With the evolution toward the superior nature of digital video, international standards were developed for digitizing analog standard definition video compatible with both 525 line video standards (NTSC) and 625 line standards (PAL).

ITU-R 601: (Formerly CCIR 601). Properly expressed as ITU-R BT.601. The ITU stands for the International Telecommunications Union and sets international standards (called "recommendations") for radio and other telecommunications. Rec. 601 defines standard definition encoding. Although called a recommendation in reality it is treated more like a standard.

Basic recommendations:


 
Video encoded in YCbCr sampled at 4:2:2 (See Color Spaces for more info on this)
720 luma and 360 chroma samples per line
Allows for 8-bit or 10-bit recording (See Bit Depth)

 

For simplicity, we'll just look at 8-bit video coding, on which the above scale is based.
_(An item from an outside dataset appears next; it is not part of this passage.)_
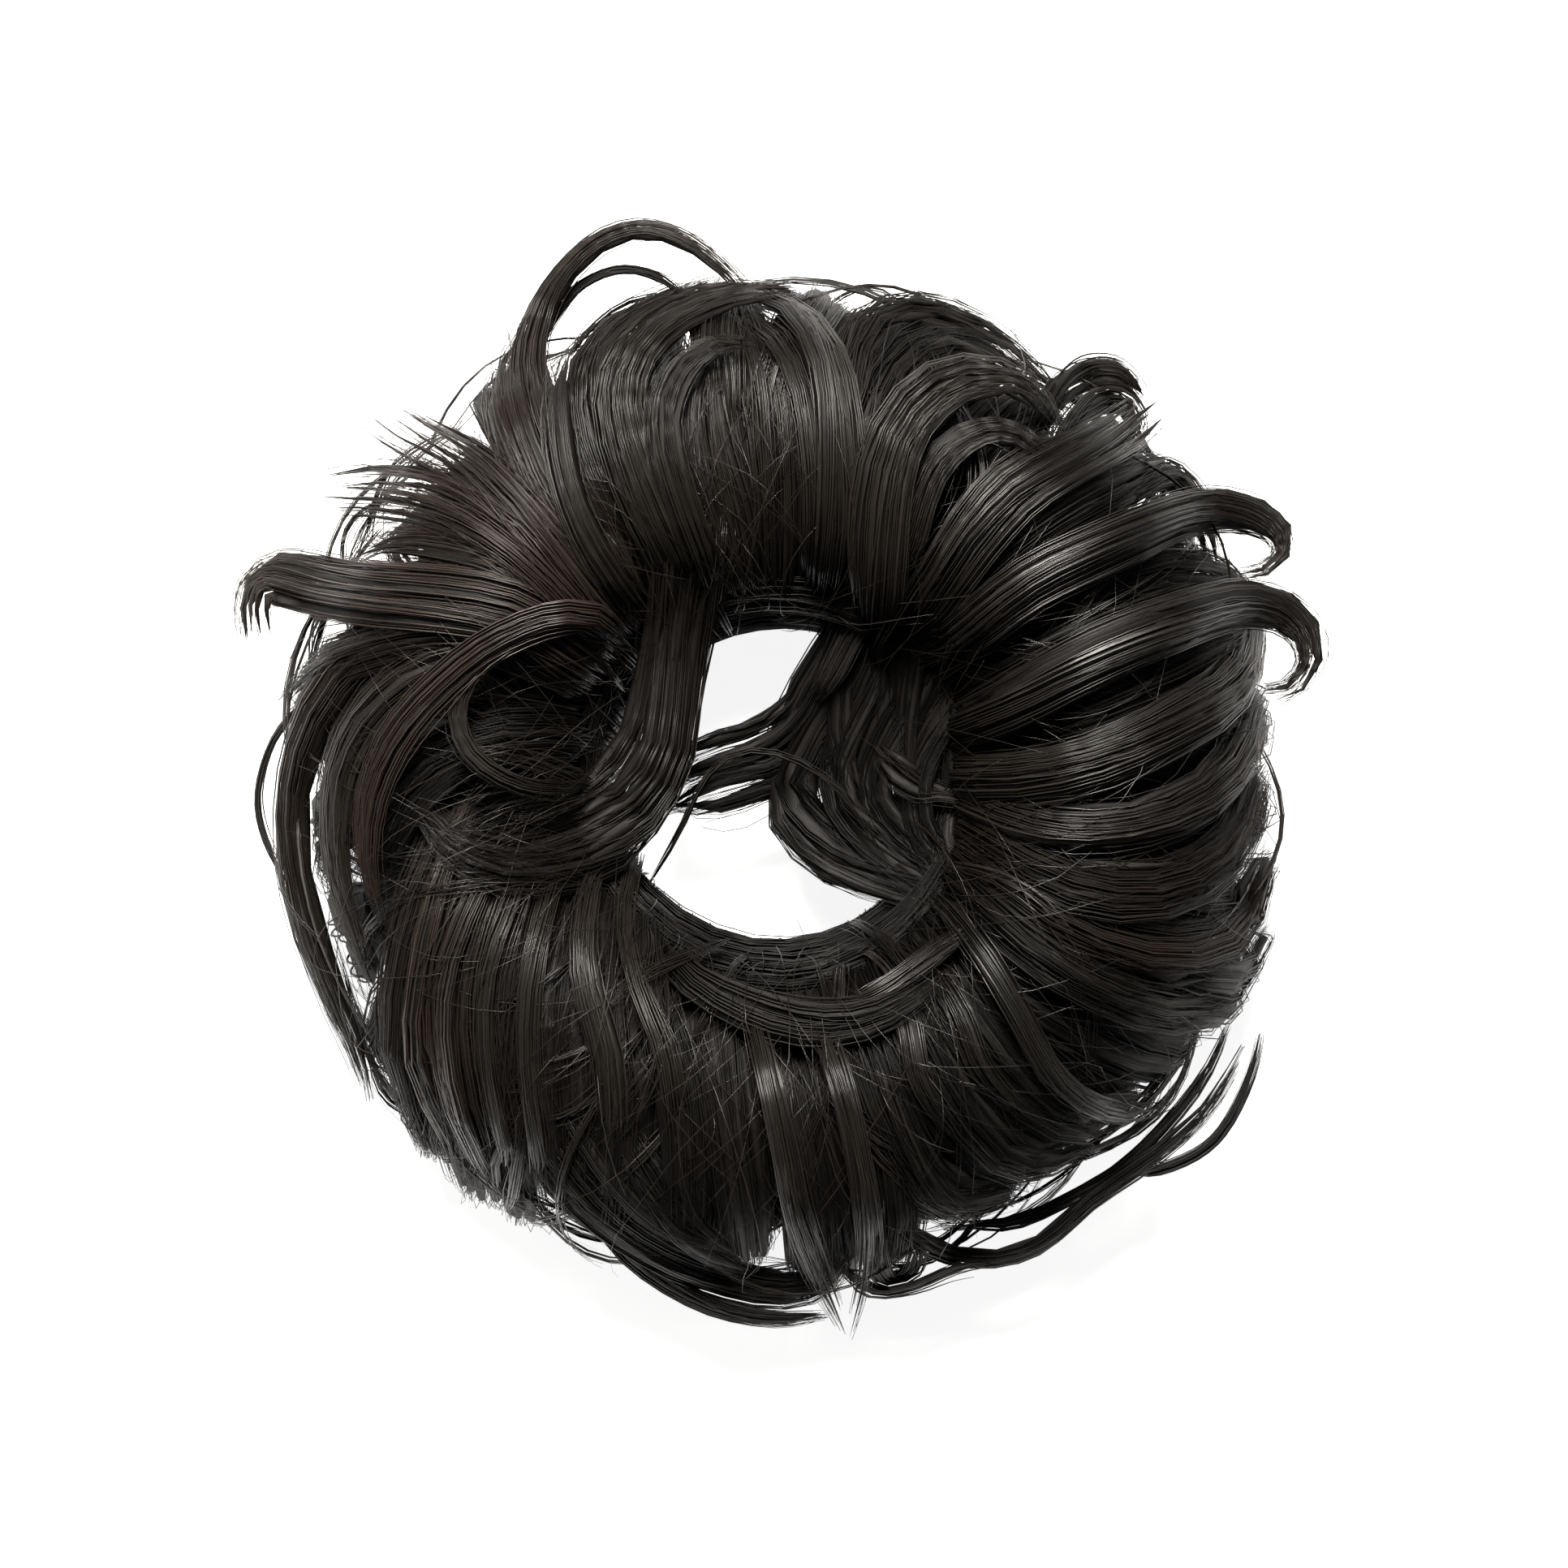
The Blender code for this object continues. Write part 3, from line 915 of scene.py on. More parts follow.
class ShaderMaker(TreeMaker):
    """Adds nodes to a new material."""

    def __init__(self, name: str) -> None:
        """Starts the material with that name."""
        self.material = bpy.data.materials.new(name)
        self.material.use_nodes = True
        super().__init__(self.material.node_tree)
        self.shader = self.tree.nodes["Principled BSDF"]

    def read(self, name: str, output: str) -> bpy.types.NodeSocket:
        """Returns an output of a new Attribute node."""
        return self.put("ShaderNodeAttribute", attribute_name=name).outputs[output]

    def mix(self, factor: bpy.types.NodeSocket, first: Wire, second: Wire) -> bpy.types.NodeSocket:
        """Adds a colour Mix node.

        Args:
            factor: Socket of the factor.
            first: Colour at 0, or its socket.
            second: Colour at 1, or its socket.

        Returns:
            The mixed colour.
        """
        node = self.put("ShaderNodeMix", data_type="RGBA")
        self.tree.links.new(factor, node.inputs[0])
        for slot, value in ((node.inputs[6], first), (node.inputs[7], second)):
            if isinstance(value, bpy.types.NodeSocket):
                self.tree.links.new(value, slot)
            else:
                slot.default_value = (*value, 1.0)
        return node.outputs[2]

    def bump(self, height: bpy.types.NodeSocket, strength: float, distance: float) -> None:
        """Bends the shader's normal by a height, at a strength and over a distance in millimetres."""
        node = self.put("ShaderNodeBump", strength)
        node.inputs["Distance"].default_value = distance * MM
        self.tree.links.new(height, node.inputs["Height"])
        self.tree.links.new(node.outputs["Normal"], self.shader.inputs["Normal"])

    def finished(self, colour: Wire, values: dict[str, Wire]) -> bpy.types.Material:
        """Ends the material.

        Args:
            colour: The shader's colour, or its socket.
            values: Values of the shader's other inputs.

        Returns:
            The material.
        """
        slots = self.shader.inputs
        if isinstance(colour, bpy.types.NodeSocket):
            self.tree.links.new(colour, slots["Base Color"])
        else:
            slots["Base Color"].default_value = (*colour, 1.0)
        for title, value in values.items():
            slots[title].default_value = value
        return self.material


@dataclass(frozen=True)
class HairFinish:
    """Near-black hair with a soft sheen and a little brown in some locks."""

    name: str = "dark_hair"
    deep: tuple[float, float, float] = (0.0026, 0.0021, 0.0017)
    light: tuple[float, float, float] = (0.0170, 0.0145, 0.0122)
    brown: tuple[float, float, float] = (0.0430, 0.0275, 0.0215)
    roughness: float = 0.31
    specular: float = 0.5
    patch_scale: float = 26.0
    patch_detail: float = 2.0
    least_level: float = -0.4
    greatest_level: float = 1.4

    @classmethod
    def in_shade(cls) -> "HairFinish":
        """Returns a painted-shade copy of the hair finish: darker colours, and duller, for the hair behind
        the bright locks.
        """
        deep, light = (0.0020, 0.0016, 0.0013), (0.0120, 0.0102, 0.0086)
        return cls("hair_in_shade", deep, light, roughness=0.5, specular=0.2)

    def material(self) -> bpy.types.Material:
        """Builds the material.

        Returns:
            The material, which reads the strands' tone and painted light, and their tint.
        """
        make = ShaderMaker(self.name)
        tone = make.read("tone", "Fac")
        tint = make.read("tint", "Fac")
        place = make.put("ShaderNodeTexCoord").outputs["Object"]
        patches = make.out("ShaderNodeTexNoise", place, self.patch_scale, self.patch_detail)
        # painted light: the level mixes the deep and light colours, so locks given a painted highlight come
        # out lighter and locks in shade darker; the noise patches are random tone
        level = make.out("ShaderNodeMath", tone, patches, operation="ADD")
        level = make.put(
            "ShaderNodeMapRange", level, self.least_level, self.greatest_level, 0.0, 1.0
        ).outputs["Result"]
        black = make.mix(level, self.deep, self.light)
        warmth = make.out("ShaderNodeMath", tint, patches, operation="MULTIPLY")
        warmth = make.out("ShaderNodeMath", warmth, level, operation="MULTIPLY")
        colour = make.mix(warmth, black, self.brown)
        return make.finished(colour, {"Roughness": self.roughness, "Specular IOR Level": self.specular})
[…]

An interesting and important side note: 16 for black is the same for both 525 and 625 standards. Although NTSC (U.S.) and PAL have different standards for analog black levels (7.5 IRE and 0 IRE respectively), when they are recorded to a digital (601) format, these analog black levels are completely irrelevant. Since it is a digital recording, analog values do not come into play at all- both standards use code 16 for digital video black (for 8-bit video). 10-bit video, although it uses a different scale, corresponds to the same black and white levels.

Analog black levels are only a concern at the stage when the digital video is converted to analog video- for display, transmission, dubs, connecting to analog video scopes. This conversion to analog can happen during output from a digital video deck or output from a digital editing system through an analog output.